I didn’t even stay overnight, let alone vanish for a few days, my upbringing invoking too much guilt for sleeping on private land, the fear not of being caught but of bringing shame on the same family which I had left just hours earlier. I walked back home that same day. It didn’t matter that I didn’t leave for good for I had not failed. Instead I gained confidence that I would be ok no matter where I went, no matter how I traveled. A backpack was all I needed and everything would be ok. I began to dream of traveling to places I had never been.

Two.
The second time I ran away from home was in 2004. I had worked for two years straight, never a day in which I did not check email or log on to the Internet. I had nearly died inside, the joy of entrepreneurship gone. I had no option but to leave or I was likely to lose all of me. I asked my office manager and friend Amanda if I could just be gone for a while. She encouraged me. I drove to Mexico where I spent two weeks with a friend and then flew to Cuba without cell phone, laptop, or credit card. I lived with a host family who provided food, friendship, and a sharp machete which I used to cut trails to the caves and cliffs. It was one of the most memorable times in my life, to just be a climber, each day shared with other climbers who owned next to nothing but made time to smile, sing, and dance. I made life-long friends whom I missed so dearly that I returned a month later for another two weeks. That was an incredible, rejuvenating journey which will some day invoke a full telling … but again, I came home.

Howe Sound

Three.
A little more than two weeks ago I ran away from home again. This time for good. My house is on the market, thirteen years of love, labor, and vision for how a one hundred year old house could be made energy efficient now a gift to the next owner.

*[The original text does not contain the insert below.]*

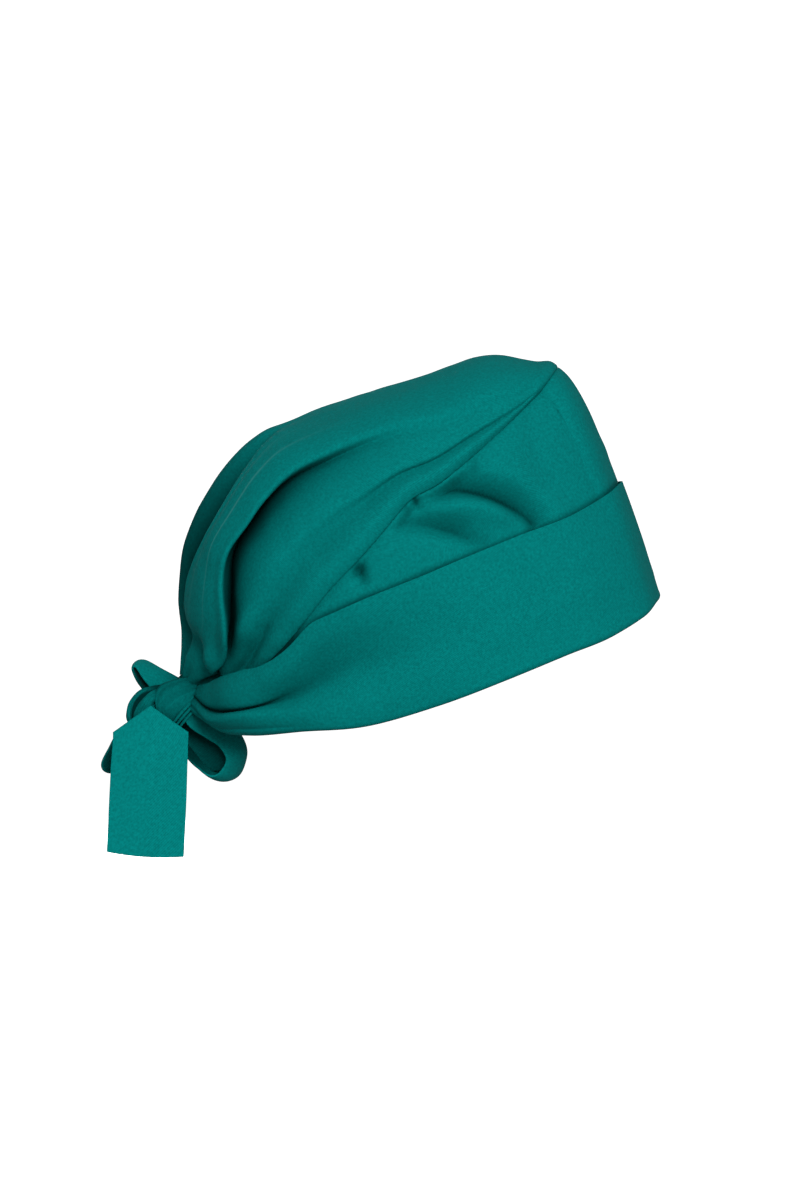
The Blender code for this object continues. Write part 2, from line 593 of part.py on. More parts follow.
def knot_point(turn, lift, stand):
    """A point over the knot: turn from its forehead end over the near side, and lift, in radians."""
    axes = np.array([
        [math.cos(KNOT_TILT), 0.0, math.sin(KNOT_TILT)],
        [0.0, -1.0, 0.0],
        [-math.sin(KNOT_TILT), 0.0, math.cos(KNOT_TILT)],
    ])
    radii = np.array([KNOT_LENGTH, KNOT_DEPTH, KNOT_HEIGHT]) / 2
    ball = np.stack([np.cos(turn) * np.cos(lift), np.sin(turn) * np.cos(lift), np.sin(lift)], axis=-1)
    place = ball * radii + unit(ball / radii) * np.asarray(stand)[..., None]
    return KNOT_CENTRE + place @ axes


def make_knot():
    """The body of the knot."""
    mesh = bpy.data.meshes.new("knot")
    shape = bmesh.new()
    bmesh.ops.create_uvsphere(shape, u_segments=KNOT_SEGMENTS, v_segments=KNOT_RINGS, radius=1)
    for vertex in shape.verts:
        turn = math.atan2(vertex.co.y, vertex.co.x)
        lift = math.asin(max(-1.0, min(1.0, vertex.co.z)))
        vertex.co = Vector(knot_point(turn, lift, 0.0))
    bmesh.ops.reverse_faces(shape, faces=shape.faces)
    shape.to_mesh(mesh)
    shape.free()
    mesh.shade_smooth()
    piece = bpy.data.objects.new("knot", mesh)
    bpy.context.scene.collection.objects.link(piece)
    return piece


def make_knot_wrap():
    """The strap drawn round the knot."""
    rows = np.array(KNOT_WRAP, float)
    turn = np.linspace(0, 360, WRAP_FACES + 1)
    low, high = np.moveaxis(through(rows[:, 0], rows[:, 1:], turn), -1, 0)
    share = np.linspace(0, 1, WRAP_WIDTH_FACES + 1)
    lift = low + (high - low) * share[:, None]
    stand = np.full(lift.shape, KNOT_GAP + TIE_CLOTH / 2)
    points = knot_point(np.radians(np.broadcast_to(turn, lift.shape)), np.radians(lift), stand)
    return cloth_grid("knot_wrap", points, TIE_CLOTH, joined=True)


def make_loop(name, table):
    """A loop of the tie, from its near edge across to its far edge."""
    rows = np.array(table, float)
    stops = np.linspace(0, 1, TIE_RUN_FACES + 1)
    found = through(np.linspace(0, 1, len(rows)), rows, stops)
    near = KNOT_CENTRE + found[:, :3] * LOOP_LENGTH
    heading, rise = np.radians(found[:, 3]), np.radians(found[:, 4])
    across = np.stack(
        [np.cos(rise) * np.cos(heading), np.cos(rise) * np.sin(heading), np.sin(rise)], axis=-1
    )
    share = np.linspace(0, 1, TIE_WIDTH_FACES + 1)[:, None, None]
    width = (found[:, 5] * TIE_WIDTH)[:, None]
    away = np.cross(unit(np.gradient(near, axis=0)), across)
    away = unit(away) * np.sign(np.sum(away * (near - near.mean(axis=0)), axis=-1))[:, None]
    swell = 4 * share * (1 - share) * found[:, 6, None] * width
    return cloth_grid(name, near + across * width * share + away * swell, TIE_CLOTH)


def make_tail():
    """The hanging tail, gabled where it is folded over the knot."""
    rows = np.array(TAIL, float)
    stops = np.linspace(0, 1, TAIL_RUN_FACES + 1)
    found = through(np.linspace(0, 1, len(rows)), rows, stops)
    side = np.linspace(-1, 1, TAIL_WIDTH_FACES + 1)
    back = TAIL_BACK * KNOT_LENGTH + found[:, 1, None] * TAIL_LENGTH
    x = side * found[:, 3, None] * TIE_WIDTH / 2 - back
    y = np.broadcast_to(-found[:, 2, None] * KNOT_DEPTH, x.shape)
    rise = found[:, 4, None] * (1 - np.abs(side)) - found[:, 5, None] * side
    z = (rise - found[:, 0, None]) * TAIL_LENGTH - TAIL_SEAT * KNOT_HEIGHT
    return cloth_grid("tie_tail", KNOT_CENTRE + np.stack([x, y, z], axis=-1), TIE_CLOTH)


def finish(piece):
    """Gives a piece its cloth material."""
    material = bpy.data.materials.new(piece.name + "_cloth")
    material.use_nodes = True
    shader = material.node_tree.nodes["Principled BSDF"]
    shader.inputs["Base Color"].default_value = TEAL
    shader.inputs["Roughness"].default_value = CLOTH_ROUGHNESS
    shader.inputs["Metallic"].default_value = 0.0
    piece.data.materials.append(material)


def main():
    for old in list(bpy.data.objects):
        bpy.data.objects.remove(old)
    pieces = [
        make_crown(),
        make_side_panel(),
        make_cuff(),
        make_knot(),
        make_knot_wrap(),
        make_tail(),
        make_loop("tie_loop_front", LOOP_FRONT),
        make_loop("tie_loop_back", LOOP_BACK),
        make_loop("tie_loop_top", LOOP_TOP),
    ]
    for piece in pieces:
        finish(piece)


main()
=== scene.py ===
"""Tie-back scrub cap in teal twill, in the shape that it has on a head.

The crown, the side panel, the cuff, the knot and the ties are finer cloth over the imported
solids, worked out from sections, stations and lines of folds. Metres, +Z up, +X to the
forehead, +Y to the wearer's left; the origin is the middle of the head opening.
"""

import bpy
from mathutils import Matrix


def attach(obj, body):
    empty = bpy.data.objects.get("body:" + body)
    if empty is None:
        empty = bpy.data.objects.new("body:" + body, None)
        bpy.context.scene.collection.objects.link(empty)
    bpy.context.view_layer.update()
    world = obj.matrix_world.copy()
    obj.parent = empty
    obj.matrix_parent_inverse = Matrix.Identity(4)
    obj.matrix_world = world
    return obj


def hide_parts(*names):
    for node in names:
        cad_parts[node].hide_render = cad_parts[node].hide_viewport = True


bl_info = {
    "name": "Tie-back scrub cap",
    "version": (1, 0, 0),
    "blender": (4, 5, 0),
    "location": "View3D > Sidebar > Scrub cap",
    "description": "Models the cloth of a tie-back scrub cap over its packed solids",
    "category": "Add Mesh",
}

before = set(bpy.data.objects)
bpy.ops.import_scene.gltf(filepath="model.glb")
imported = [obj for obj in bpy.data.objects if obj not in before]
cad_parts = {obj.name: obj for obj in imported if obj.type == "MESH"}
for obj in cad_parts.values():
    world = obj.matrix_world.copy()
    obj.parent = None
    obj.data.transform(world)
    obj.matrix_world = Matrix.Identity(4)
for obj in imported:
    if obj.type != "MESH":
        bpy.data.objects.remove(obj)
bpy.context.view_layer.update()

import math
from collections import namedtuple

import bmesh
import bpy
import numpy as np
from mathutils import Vector

# Overall sizes of the cap, as in its solids
CAP_LENGTH = 0.224
CAP_BREADTH = 0.158
CROWN_HEIGHT = 0.142
CUFF_WIDTH = 0.055
CUFF_HEM = 0.009
SEAM_TURN = 0.003
SEAM_ROLL = 0.0026
FOLD_DEPTH = 0.012
WALL_BULGE = 0.052
PANEL_FOOT = 0.004
DENT_FADE = 0.010
KNOT_LENGTH = 0.034
KNOT_HEIGHT = 0.020
KNOT_DEPTH = 0.021
KNOT_TILT = math.radians(28)
TIE_WIDTH = 0.036
TAIL_LENGTH = 0.0725
LOOP_LENGTH = 0.036

# Cloth and clearances that place the middles of the layers
WALL_CLOTH = 0.0012
SEAM_GAP = 0.0001
LAYER_GAP = 0.0008
# A step up the wall from the rim, which gives the way up there
RIM_STEP = 0.002

HALF_BREADTH = CAP_BREADTH / 2
KNOT_CENTRE = np.array([-0.561 * CAP_LENGTH, 0.0, -0.149 * CROWN_HEIGHT])
# The folds push the cloth away from the middle of the head, as the faces of this egg point
HEAD_CENTRE = np.array([-0.06 * CAP_LENGTH, 0.0, 0.18 * CROWN_HEIGHT])
HEAD_RADII = np.array([0.50 * CAP_LENGTH, HALF_BREADTH, 0.85 * CROWN_HEIGHT])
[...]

In seventeen years the longest I remained in Colorado was, I believe, no more than ninety days. Now that I am free I think of nothing but finding a place to settle down, a safe space to just stop for a while and be. Despite my car packed to the roof with books, clothing, camera, climbing, biking and camping gear, the backpack is nearly empty, the intangibles all but let go. It was the breath of ghosts which blew me away, north and west again, this time across state and country lines.

Reading by Lantern

One thousand five hundred miles later I arrived in Squamish at 10:30 am on a Sunday morning. Beneath the campground sign was another written in marker on cardboard, “FREE 6 MAN TENT. WET BUT IN GOOD CONDITION!” I set it up and moved in, my nylon condominium in the forest of British Columbia. As with the first time I drove through Canada en route to Denali National Park for a ten day solo back packing trip in the early nineties, I have been met by sincerely warm, genuine smiles and desire to know how I am doing.

This town of just fifteen thousand offers the diversity of a city with ten or twenty times its population. Sixty percent of its residents are under the age of forty, a completely new Squamish than two decades ago when the saw and pulp mills provided the majority of the jobs. I see the same people two, sometimes three times a day: yoga class in the morning, the cafe in the afternoon, and the brewery at night.

Jakub Climbing Kai Climbing Meadow Shannon Falls Stairs

I have yet to go a day without hearing three or four languages spoken or met people from any one of a dozen countries. I have climbed with visitors from Norway, Mexico, Czech Republic, Alaska (which truly should be a country of its own), and enjoyed breakfast and dinner at the camp ground with people from all over Canada. This morning I spoke with a man in his late seventies who could trace his family heritage 350 years to some of the first Dutch settlers in South Africa, his sense of pride conveyed in his proud stand and hazel eyes–not of the travesty of conflict his people inflicted, but of the steadfast heritage in one place that he does represent.

Squamish Marina

I met the Vice Commodore of the marina and gained from the experience of the Squamish Yacht Club, my interest expressed in purchasing a boat on which to live, to sail the world. A little more than fifteen thousand people and yet there are three yoga studios, a weekly farmers’ market and community organic farm; a music school, Indian, Chinese, and Japanese restaurants in addition to the usual McDonalds and Wendys. The Home Depot, Walmart, five-plex movie theater, several sporting goods stores, and three large groceries cater to the home of the 2010 Winter Olympics Whistler just up the hill.

An ocean harbor, estuary hikes, world class mountain biking, bouldering, massive multi-pitch granite routes, and water sports within a walk of downtown. Snow capped peaks are visible from the community rec center hot tub, the indoor pool offering a diving board, ladder swing, climbing contraption suspended from the ceiling, and an arsenal of foam boats for kids to wrestle with and overtake. What more could you ask for? It feels like it could be home, some day.

For now, I am both running away from and at the same time seeking home.
But this time the place I seek is a space inside of me.